*SHORT PROBLEM*
Search the material for the word "this" and report each line where it turns up.

*STORED DATA*
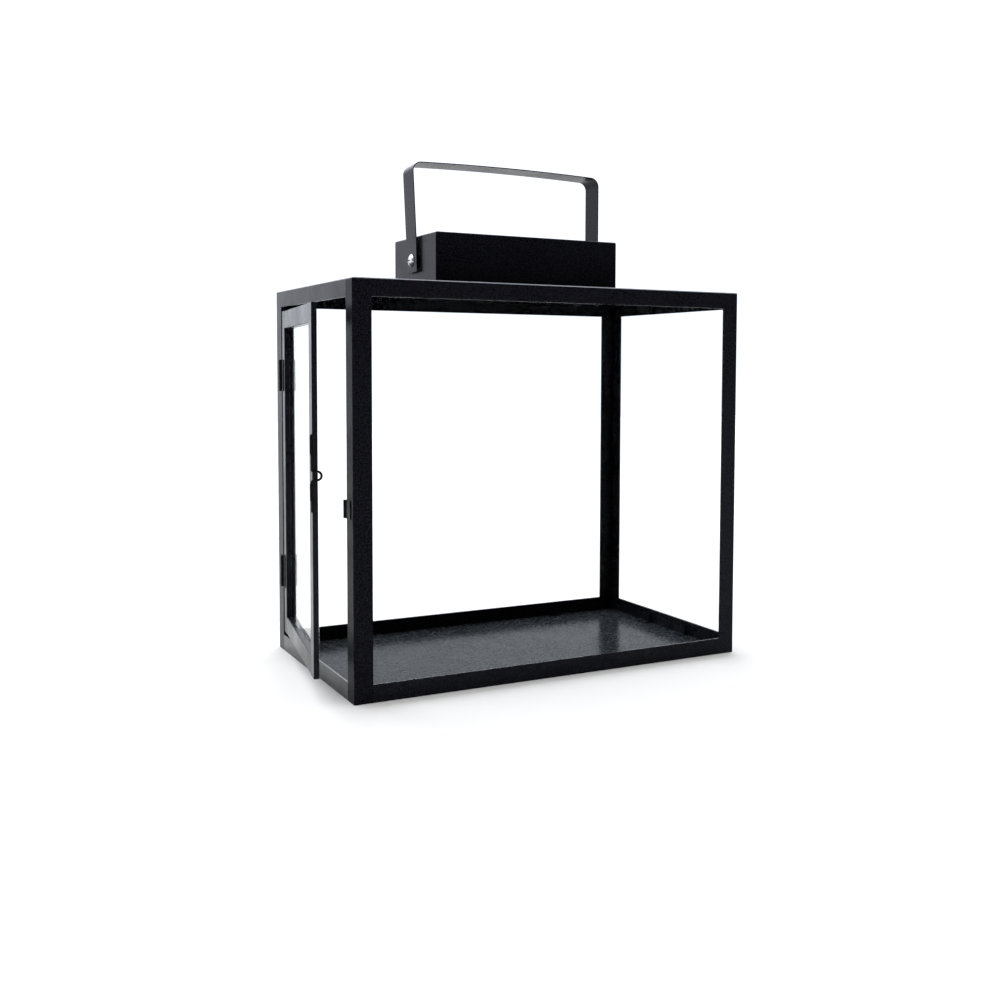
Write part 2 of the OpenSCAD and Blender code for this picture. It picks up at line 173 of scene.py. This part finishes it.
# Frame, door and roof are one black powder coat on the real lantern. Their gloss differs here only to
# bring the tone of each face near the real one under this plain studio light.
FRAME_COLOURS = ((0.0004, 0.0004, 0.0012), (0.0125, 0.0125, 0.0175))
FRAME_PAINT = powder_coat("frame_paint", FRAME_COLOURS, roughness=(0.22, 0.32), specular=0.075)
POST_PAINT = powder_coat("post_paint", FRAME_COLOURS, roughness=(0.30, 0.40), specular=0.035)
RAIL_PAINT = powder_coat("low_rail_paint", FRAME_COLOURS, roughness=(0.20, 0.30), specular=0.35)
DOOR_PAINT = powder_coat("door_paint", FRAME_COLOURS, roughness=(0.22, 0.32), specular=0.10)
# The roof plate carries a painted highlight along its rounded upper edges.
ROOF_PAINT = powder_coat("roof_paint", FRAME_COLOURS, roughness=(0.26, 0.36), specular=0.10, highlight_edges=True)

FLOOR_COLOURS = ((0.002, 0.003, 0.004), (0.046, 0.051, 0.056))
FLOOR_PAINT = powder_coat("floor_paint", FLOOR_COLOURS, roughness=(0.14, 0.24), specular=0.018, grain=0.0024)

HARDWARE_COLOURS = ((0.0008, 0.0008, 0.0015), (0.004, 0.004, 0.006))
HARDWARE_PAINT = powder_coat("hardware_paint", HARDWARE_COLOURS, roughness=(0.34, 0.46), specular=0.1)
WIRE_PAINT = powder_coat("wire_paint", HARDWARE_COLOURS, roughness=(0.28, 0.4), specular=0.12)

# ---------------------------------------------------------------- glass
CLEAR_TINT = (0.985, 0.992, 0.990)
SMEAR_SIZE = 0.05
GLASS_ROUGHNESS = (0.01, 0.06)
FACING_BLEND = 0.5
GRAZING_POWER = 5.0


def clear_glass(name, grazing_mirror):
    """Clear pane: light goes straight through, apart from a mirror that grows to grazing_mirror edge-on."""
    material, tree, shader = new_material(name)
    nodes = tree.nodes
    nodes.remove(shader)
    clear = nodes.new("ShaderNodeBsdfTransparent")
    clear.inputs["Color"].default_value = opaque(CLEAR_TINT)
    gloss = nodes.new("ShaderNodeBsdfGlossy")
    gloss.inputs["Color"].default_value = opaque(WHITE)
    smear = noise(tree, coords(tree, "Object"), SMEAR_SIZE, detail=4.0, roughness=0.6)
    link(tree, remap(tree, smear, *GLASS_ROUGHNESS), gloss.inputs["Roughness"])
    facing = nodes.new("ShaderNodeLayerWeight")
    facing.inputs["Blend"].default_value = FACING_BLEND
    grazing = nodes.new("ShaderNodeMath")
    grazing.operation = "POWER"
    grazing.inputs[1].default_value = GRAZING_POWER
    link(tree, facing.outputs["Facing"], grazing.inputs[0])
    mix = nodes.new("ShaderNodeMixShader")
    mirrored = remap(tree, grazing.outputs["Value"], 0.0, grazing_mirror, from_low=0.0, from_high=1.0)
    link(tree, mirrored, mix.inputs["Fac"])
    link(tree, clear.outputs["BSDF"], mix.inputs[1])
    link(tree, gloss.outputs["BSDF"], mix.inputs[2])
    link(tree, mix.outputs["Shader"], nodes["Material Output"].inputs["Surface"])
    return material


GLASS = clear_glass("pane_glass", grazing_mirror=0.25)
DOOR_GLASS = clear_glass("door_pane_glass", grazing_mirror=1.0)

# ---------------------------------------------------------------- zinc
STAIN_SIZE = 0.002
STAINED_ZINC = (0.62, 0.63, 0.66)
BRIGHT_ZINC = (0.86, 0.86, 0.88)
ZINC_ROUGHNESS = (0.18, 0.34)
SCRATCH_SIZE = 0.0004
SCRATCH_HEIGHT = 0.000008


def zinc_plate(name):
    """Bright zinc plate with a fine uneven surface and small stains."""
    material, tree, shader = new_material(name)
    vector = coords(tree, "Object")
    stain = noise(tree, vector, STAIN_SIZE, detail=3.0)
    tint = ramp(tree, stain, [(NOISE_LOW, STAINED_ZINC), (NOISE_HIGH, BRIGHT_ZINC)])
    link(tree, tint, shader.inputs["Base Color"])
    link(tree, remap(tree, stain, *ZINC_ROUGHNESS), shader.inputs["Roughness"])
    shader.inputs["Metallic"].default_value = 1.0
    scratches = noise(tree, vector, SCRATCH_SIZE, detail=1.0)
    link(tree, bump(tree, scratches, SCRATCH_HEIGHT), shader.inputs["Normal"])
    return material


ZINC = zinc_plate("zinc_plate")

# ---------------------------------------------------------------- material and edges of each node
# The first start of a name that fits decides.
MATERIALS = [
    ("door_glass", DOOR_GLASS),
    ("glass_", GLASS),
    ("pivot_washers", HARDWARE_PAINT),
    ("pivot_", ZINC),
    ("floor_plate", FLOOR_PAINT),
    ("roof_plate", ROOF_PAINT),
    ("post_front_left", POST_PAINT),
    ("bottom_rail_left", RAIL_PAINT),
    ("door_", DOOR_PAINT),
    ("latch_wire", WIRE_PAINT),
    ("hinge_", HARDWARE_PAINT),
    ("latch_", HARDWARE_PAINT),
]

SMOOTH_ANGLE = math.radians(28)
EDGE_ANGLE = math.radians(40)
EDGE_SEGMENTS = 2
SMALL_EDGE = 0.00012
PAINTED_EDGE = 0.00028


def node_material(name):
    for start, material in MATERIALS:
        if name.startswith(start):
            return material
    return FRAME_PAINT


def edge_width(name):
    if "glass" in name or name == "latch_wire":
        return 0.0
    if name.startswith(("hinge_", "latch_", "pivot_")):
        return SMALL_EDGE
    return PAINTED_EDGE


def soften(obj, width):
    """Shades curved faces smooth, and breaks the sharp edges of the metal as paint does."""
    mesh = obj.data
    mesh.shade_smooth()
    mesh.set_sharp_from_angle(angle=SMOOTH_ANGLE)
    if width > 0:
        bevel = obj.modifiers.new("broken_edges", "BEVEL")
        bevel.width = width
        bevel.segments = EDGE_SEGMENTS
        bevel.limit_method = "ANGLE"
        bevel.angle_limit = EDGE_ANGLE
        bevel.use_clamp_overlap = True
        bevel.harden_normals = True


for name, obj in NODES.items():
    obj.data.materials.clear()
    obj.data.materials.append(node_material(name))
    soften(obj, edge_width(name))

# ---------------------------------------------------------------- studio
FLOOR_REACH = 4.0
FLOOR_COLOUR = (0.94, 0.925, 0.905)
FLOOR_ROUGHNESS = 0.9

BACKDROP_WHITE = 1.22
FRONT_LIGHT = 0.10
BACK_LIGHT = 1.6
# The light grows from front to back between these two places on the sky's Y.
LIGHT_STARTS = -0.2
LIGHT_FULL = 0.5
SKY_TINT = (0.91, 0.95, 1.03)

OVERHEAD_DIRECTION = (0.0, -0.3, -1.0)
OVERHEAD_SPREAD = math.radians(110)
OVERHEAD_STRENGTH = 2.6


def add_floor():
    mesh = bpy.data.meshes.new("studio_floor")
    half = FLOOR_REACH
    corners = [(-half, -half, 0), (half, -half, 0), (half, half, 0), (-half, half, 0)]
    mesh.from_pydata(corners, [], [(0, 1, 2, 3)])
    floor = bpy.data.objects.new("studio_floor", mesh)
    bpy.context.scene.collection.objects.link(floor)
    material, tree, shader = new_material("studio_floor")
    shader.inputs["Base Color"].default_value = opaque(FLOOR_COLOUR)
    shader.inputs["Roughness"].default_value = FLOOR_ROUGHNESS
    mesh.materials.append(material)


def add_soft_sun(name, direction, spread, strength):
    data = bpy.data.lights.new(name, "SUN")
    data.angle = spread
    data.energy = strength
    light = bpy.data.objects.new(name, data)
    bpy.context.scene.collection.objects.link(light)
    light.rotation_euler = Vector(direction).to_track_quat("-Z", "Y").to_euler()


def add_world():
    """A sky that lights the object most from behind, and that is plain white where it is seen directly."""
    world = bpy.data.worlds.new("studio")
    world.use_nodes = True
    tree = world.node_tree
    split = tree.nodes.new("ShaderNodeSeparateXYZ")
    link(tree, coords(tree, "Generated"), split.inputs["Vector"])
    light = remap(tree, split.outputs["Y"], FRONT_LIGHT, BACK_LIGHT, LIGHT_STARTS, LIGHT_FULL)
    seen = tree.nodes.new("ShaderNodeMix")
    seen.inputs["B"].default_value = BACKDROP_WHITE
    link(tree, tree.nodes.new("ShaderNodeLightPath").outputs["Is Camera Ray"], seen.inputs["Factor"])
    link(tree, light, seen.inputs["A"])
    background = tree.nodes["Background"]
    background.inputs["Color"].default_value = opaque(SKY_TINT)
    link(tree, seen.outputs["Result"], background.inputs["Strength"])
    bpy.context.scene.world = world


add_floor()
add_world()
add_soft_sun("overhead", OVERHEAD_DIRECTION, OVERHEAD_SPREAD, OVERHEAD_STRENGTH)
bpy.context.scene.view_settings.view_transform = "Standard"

*EXERCISE OUTPUT*
Write part 2 of the OpenSCAD and Blender code for this picture. It picks up at line 173 of scene.py. This part finishes it.
# bring the tone of each face near the real one under this plain studio light.